少女が初めて間近で見た死は結核の少年に訪れたものだ。夢じゃなくても少年は少女を視てくれた。お茶目で優しくて、頭のいい少年だった。彼はよく幸せな夢を見ていた。その多くが草原を走り回る夢で、少女もたくさん一緒に遊んだ。彼は本が好きだった。愛してさえいた。
「君は、天使なのかな?」
弱い声で彼が言ったのを覚えている。
「夢の化身みたいだよ。すごく、凄く綺麗……」
そう言った彼は咳を繰り返した。
「夢の、中なのに、咳が、出るなんて、変な話」
その背を摩りながら少女は訊いた。
「天使ってなに?」
少年は困ったように少し考え込む。
「うーん、学校に行かなくてよくて、病気に罹らなくて、人じゃなくて、可愛くて、優しくて、羽がついてて、金の輪っかが頭についてて、白くてとっても綺麗な人。神様の手下だよ。良い事をしてくれるんだ」
「へえー。でも、暇そう」
優しく笑っていた少年は少女を置いて死んだ。悲しかった。寂しかった。でも、彼はたくさんの知識と希望を少女にくれた。星のように小さな美しい、愛しい夢を。
——ああ、
下校中の道を小学生達がわらわらと帰っていく。小学三年生の彼は、独りで帰っている事を吹き飛ばすように手提げをぐるぐると振り回す。早く帰ってしまいたい。配られたプリントの文字を消さなければ。
——しね。
あのプリントの裏にはそう書いてある。三ヶ月前から始まったいじめ。彼は強がりで、親にはバレたくなかった。恥ずかしかった。引越しでドタバタしている両親は、幸いまだ気づいた様子がなかった。
「今度からファイルを持って行かなくちゃ」
彼は呟いた。もうすぐ冬の冷たい空気だけが震えた。ファイルさえあればきっとくしゃくしゃになった紙も綺麗に伸びるはずだ。期待に胸を膨らませ、幼いながらに彼は辛い思いを仕舞い込んだ。
少女はその子供を見守ることにした。
星々とは何だろう。そこにもう存在しない星ですら、光だけは見えている事もある。距離があり過ぎるのだ。では、遺された光に意思があったとしたら、あの星、地球に着いて何を思うだろう。そして、その光の具現は、実際に夜の闇に息づいている。
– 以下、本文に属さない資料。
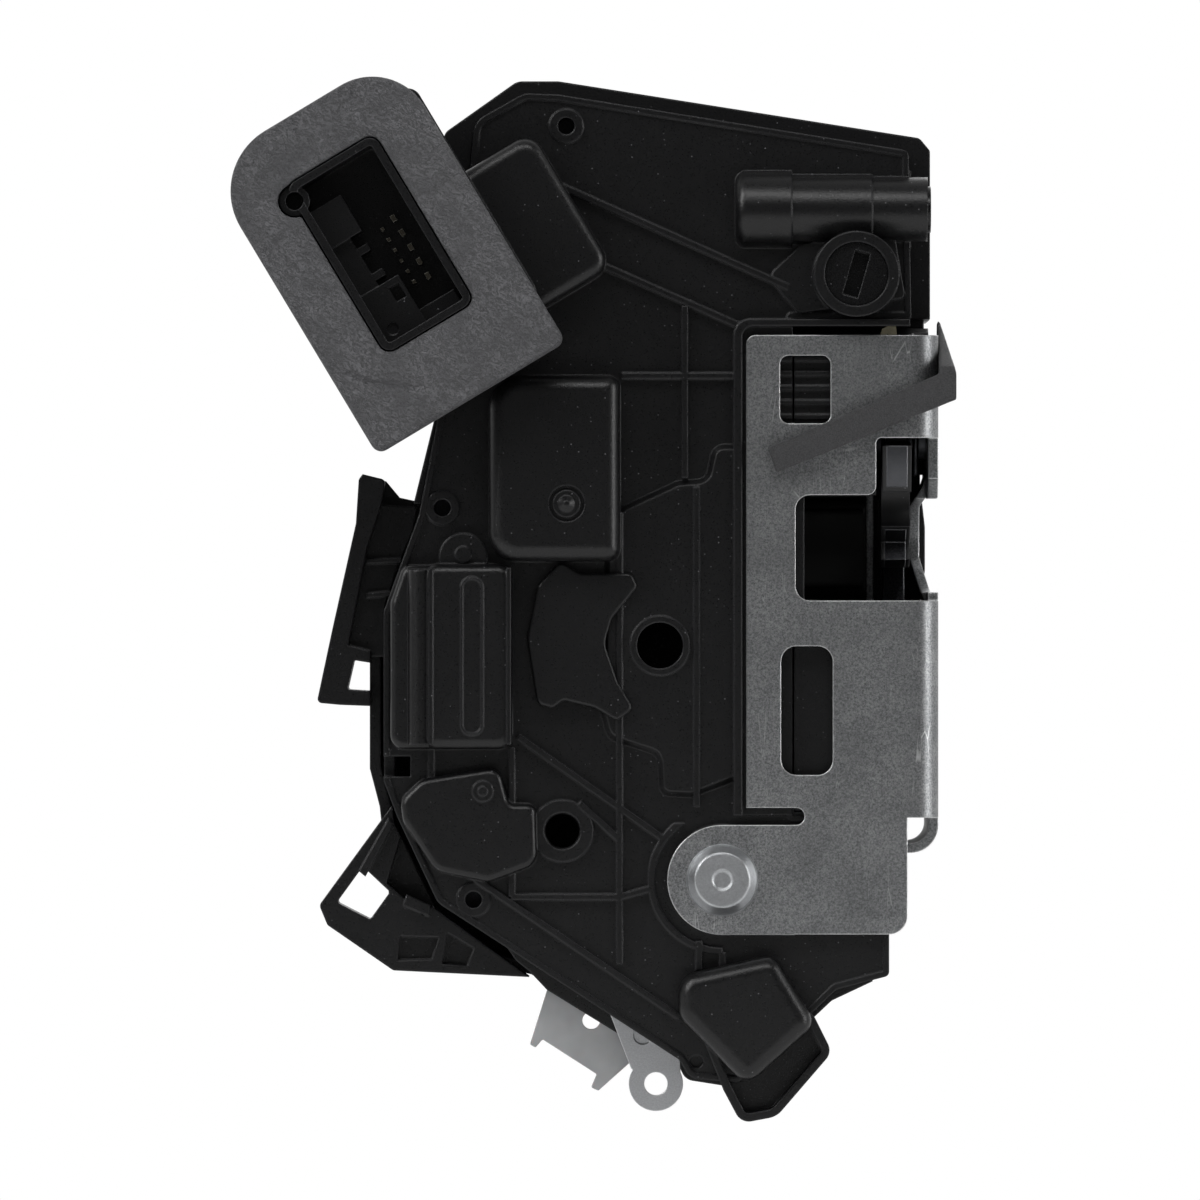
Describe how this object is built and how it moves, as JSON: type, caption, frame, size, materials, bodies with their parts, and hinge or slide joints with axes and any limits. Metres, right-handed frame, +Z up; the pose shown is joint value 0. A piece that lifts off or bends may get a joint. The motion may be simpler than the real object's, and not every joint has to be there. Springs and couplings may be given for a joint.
{
  "type": "car door lock",
  "caption": "Side-door lock with a steel latch plate, turning claw and pawl, plastic housing, lock motor, handle levers, key dial, child lock and foam-sealed plug socket.",
  "frame": {"origin": "on the axis of the latched striker bar, in the outer plane of the shut face", "axes": "+X out of the shut face, -Y towards the cabin, +Z up"},
  "size_m": [0.1301, 0.0742, 0.1879],
  "materials": {
    "zinc_plated_steel": "zinc plated",
    "hardened_steel": "phosphated",
    "spring_steel": "oiled wire",
    "black_nylon": "fine grain",
    "soft_foam": "skinned foam",
    "coat_plastic": "moulded",
    "rubber_buffer": "moulded",
    "switch_plastic": "moulded",
    "turned_steel": "turned",
    "pale_steel": "zinc plated",
    "pale_plastic": "moulded",
    "motor_steel": "drawn",
    "gear_plastic": "acetal",
    "gloss_black": "moulded",
    "socket_plastic": "moulded",
    "tinned_brass": "tinned",
    "screw_steel": "black zinc"
  },
  "bodies": {
    "housing": {"latch_plate": "zinc_plated_steel", "bridge_plate": "zinc_plated_steel", "claw_pin": "hardened_steel", "claw_spring": "spring_steel", "pawl_pin": "hardened_steel", "pawl_spring": "spring_steel", "fixing_nuts": "zinc_plated_steel", "claw_case": "black_nylon", "pawl_case": "black_nylon", "striker_guide": "black_nylon", "striker_buffer": "rubber_buffer", "latch_switch": "switch_plastic", "front_shell": "black_nylon", "rear_cover": "black_nylon", "lower_hood": "black_nylon", "clip_bracket": "black_nylon", "cable_bracket": "black_nylon", "kidney_cover": "black_nylon", "tongue_rivet": "turned_steel", "lever_spring": "spring_steel", "lock_motor": "motor_steel", "motor_cradle": "black_nylon", "wheel_axle": "hardened_steel", "plug_socket": "socket_plastic", "socket_terminals": "tinned_brass", "foam_pad": "soft_foam", "foam_strip": "soft_foam", "lead_frame": "switch_plastic", "housing_screws": "screw_steel"},
    "claw": {"claw": "hardened_steel", "claw_sleeve": "coat_plastic"},
    "pawl": {"pawl": "hardened_steel"},
    "release_lever": {"release_lever": "pale_steel"},
    "inside_lever": {"inside_lever": "pale_plastic"},
    "worm": {"worm": "gear_plastic"},
    "worm_wheel": {"worm_wheel": "gear_plastic"},
    "key_dial": {"key_dial": "gloss_black"},
    "child_lock_spindle": {"child_lock_spindle": "gloss_black"}
  },
  "joints": [
    {"name": "claw_turn", "type": "hinge", "parent": "housing", "child": "claw", "pos_m": [-0.0075, 0, 0.02], "axis": [1, 0, 0], "range_deg": [0, 52], "stiffness_Nm_per_rad": 0.03, "springref_deg": -22.92},
    {"name": "lever_swing", "type": "hinge", "parent": "housing", "child": "release_lever", "pos_m": [-0.039, -0.014, -0.0598], "axis": [0, -1, 0], "range_deg": [0, 8], "stiffness_Nm_per_rad": 0.12, "springref_deg": -22.92},
    {"name": "pawl_turn", "type": "hinge", "parent": "housing", "child": "pawl", "pos_m": [-0.0075, 0.006, -0.02], "axis": [-1, 0, 0], "range_deg": [0, 12]},
    {"name": "inside_lever_swing", "type": "hinge", "parent": "housing", "child": "inside_lever", "pos_m": [-0.039, -0.0089, -0.0598], "axis": [0, -1, 0], "range_deg": [0, 12], "stiffness_Nm_per_rad": 0.05, "springref_deg": -22.92},
    {"name": "worm_spin", "type": "hinge", "parent": "housing", "child": "worm", "pos_m": [-0.0691, -0.0146, -0.011], "axis": [0, 0, 1], "range_deg": [-690, 690]},
    {"name": "wheel_turn", "type": "hinge", "parent": "housing", "child": "worm_wheel", "pos_m": [-0.0839, -0.0146, -0.011], "axis": [0, 1, 0], "range_deg": [-30, 30]},
    {"name": "key_turn", "type": "hinge", "parent": "housing", "child": "key_dial", "pos_m": [-0.0149, -0.0228, 0.0492], "axis": [0, 1, 0], "range_deg": [0, 90]},
    {"name": "child_lock_turn", "type": "hinge", "parent": "housing", "child": "child_lock_spindle", "pos_m": [-0.0172, -0.02, 0.061], "axis": [1, 0, 0], "range_deg": [0, 90]}
  ],
  "couplings": [
    {"joint": "pawl_turn", "follows": "lever_swing", "ratio": 1.5},
    {"joint": "wheel_turn", "follows": "worm_spin", "ratio": 0.043478}
  ]
}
太陽神は、月神である妻にそう尋ねた。だが、妻の答えも曖昧だった。
「何も分かっていないのではないかしら。存在する、という事は大変なことよ。ただ、世界を恨んではないわ。分からないなりに楽しく過ごしているように見える……」
太陽神は頷いた。
「そうかもしれない。猫を遣わして意向を確かめよう」
そうして闇の具現である漆黒の猫と、昼の具現である黄金の猫は月と太陽の手で地球に降り立った。